Like DeNiro's massive weight gain, the brilliant fight sequences do tend to get too much of the attention at times. They are spectacularly stylized, painstakingly created and each one unique, but to focus much on them does lose sight of the extraordinary body of and arc of the movie. It also toys with potential audience's expectations. Anyone either consciously or subconsciously expecting to see some varitaion on Rocky (1976) going in will be stunned and probably even outright bored by Raging Bull.

To that point in his career, Scorsese's love of the Italian neo-Realist cinema hadn't crept in so completely to the fabric and tone of one of his projects. Mean Streets overtly owes more to Cassavetes, and Taxi Driver to Film Noir, but Raging Bull is clearly more aligned with Visconti. This is yet another stumbling block in mass audiences accepting the film (especially in America), that it unfolds so slowly in comparison to regular Hollywood fare, and is almost completely about character rather than plot. And an unappealing character at that.



There's a nice R2 Special Edition 20th Anniversay DVD that includes a thirty-minute retrospective documentary. DeNiro isn't interviewed, which is a shame, but it does have the real Jake LaMotta, and some good insights by a couple critics and Thelma Schoonmaker in particular. The Criterion LaserDisc has an audio commentary track with Scorsese and Schoonmaker that is probably my favorite of all such recordings. Unfortunately nothing approaching a special edition has yet been made for U.S. DVD or VHS.

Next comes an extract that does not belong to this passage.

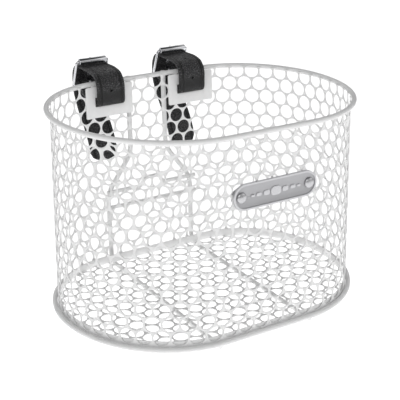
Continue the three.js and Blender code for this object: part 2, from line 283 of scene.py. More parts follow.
def turned(name: str, profile: Sequence[Flat], place: Matrix, steps: int = 48) -> bpy.types.Object:
    """Turns a profile about the Z axis, as on a lathe, and puts it in place.

    Args:
        name: The piece's name.
        profile: Radius and height pairs in mm, from one end to the other.
        place: Carries the turned piece to its place in the frame.
        steps: Faces round the piece.

    Returns:
        The closed, smoothed piece.
    """
    deselect()
    corners = [(r * MM, 0, h * MM) for r, h in profile]
    mesh = bpy.data.meshes.new(name)
    mesh.from_pydata(corners, [(i, i + 1) for i in range(len(corners) - 1)], [])
    piece = bpy.data.objects.new(name, mesh)
    bpy.context.scene.collection.objects.link(piece)
    modify(piece, "SCREW", angle=math.tau, steps=steps, render_steps=steps, axis="Z", use_merge_vertices=False)
    edit(piece)
    bpy.ops.mesh.remove_doubles(threshold=1e-6)
    bpy.ops.mesh.normals_make_consistent(inside=False)
    deselect()
    piece.data.transform(place)
    smooth(piece, 40)
    return piece


def bends(start: Vector, corners: Sequence[tuple[Vector, float]], end: Vector, steps: int = 9) -> list[Vector]:
    """Joins straight stretches with rounded corners.

    Args:
        start: Where the route begins.
        corners: Each corner with how far back its bend begins.
        end: Where the route ends.
        steps: Places on each bend.

    Returns:
        Places along the route.
    """
    route = [start]
    for i, (corner, reach) in enumerate(corners):
        following = corners[i + 1][0] if i + 1 < len(corners) else end
        before = corner + (route[-1] - corner).normalized() * reach
        after = corner + (following - corner).normalized() * reach
        for k in range(steps + 1):
            t = k / steps
            route.append(before * (1 - t) ** 2 + corner * 2 * t * (1 - t) + after * t * t)
    return [*route, end]


def spaced(route: Sequence[Flat], count: int) -> list[Flat]:
    """Draws a smooth line through flat places and spaces points evenly on it.

    Args:
        route: Places that the line passes through.
        count: Number of equal steps.

    Returns:
        One more point than count.
    """
    fine: list[Flat] = []
    last = len(route) - 1
    for i in range(last):
        p0, p1, p2, p3 = (route[min(max(k, 0), last)] for k in (i - 1, i, i + 1, i + 2))
        for k in range(24):
            t = k / 24
            fine.append(
                tuple(
                    0.5 * (2 * b + (c - a) * t + (2 * a - 5 * b + 4 * c - d) * t * t + (3 * b - a - 3 * c + d) * t**3)
                    for a, b, c, d in zip(p0, p1, p2, p3)
                )
            )
    fine.append(route[-1])
    lengths = [0.0]
    for a, b in zip(fine, fine[1:]):
        lengths.append(lengths[-1] + math.dist(a, b))
    points, k = [], 0
    for i in range(count + 1):
        goal = lengths[-1] * i / count
        while k < len(lengths) - 2 and lengths[k + 1] < goal:
            k += 1
        t = (goal - lengths[k]) / max(lengths[k + 1] - lengths[k], 1e-9)
        points.append(tuple(a + (b - a) * t for a, b in zip(fine[k], fine[k + 1])))
    return points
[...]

And to drag up the subject of Oscar snubs for just a moment, it is exasperating to think that Robert Redford and Ordinary People were given top honors over Marty and Raging Bull. I like Ordinary People just fine, it has some really terrific work by Hutton and Moore especially, but as good as it is, it still plays like the best made-for-TV weeper ever made, and to have it elevated by the Academy over a movie as complex and difficult and as masterfully created and artistically true on every level as Raging Bull....it's just depressing (in the awards injustice sense, of course).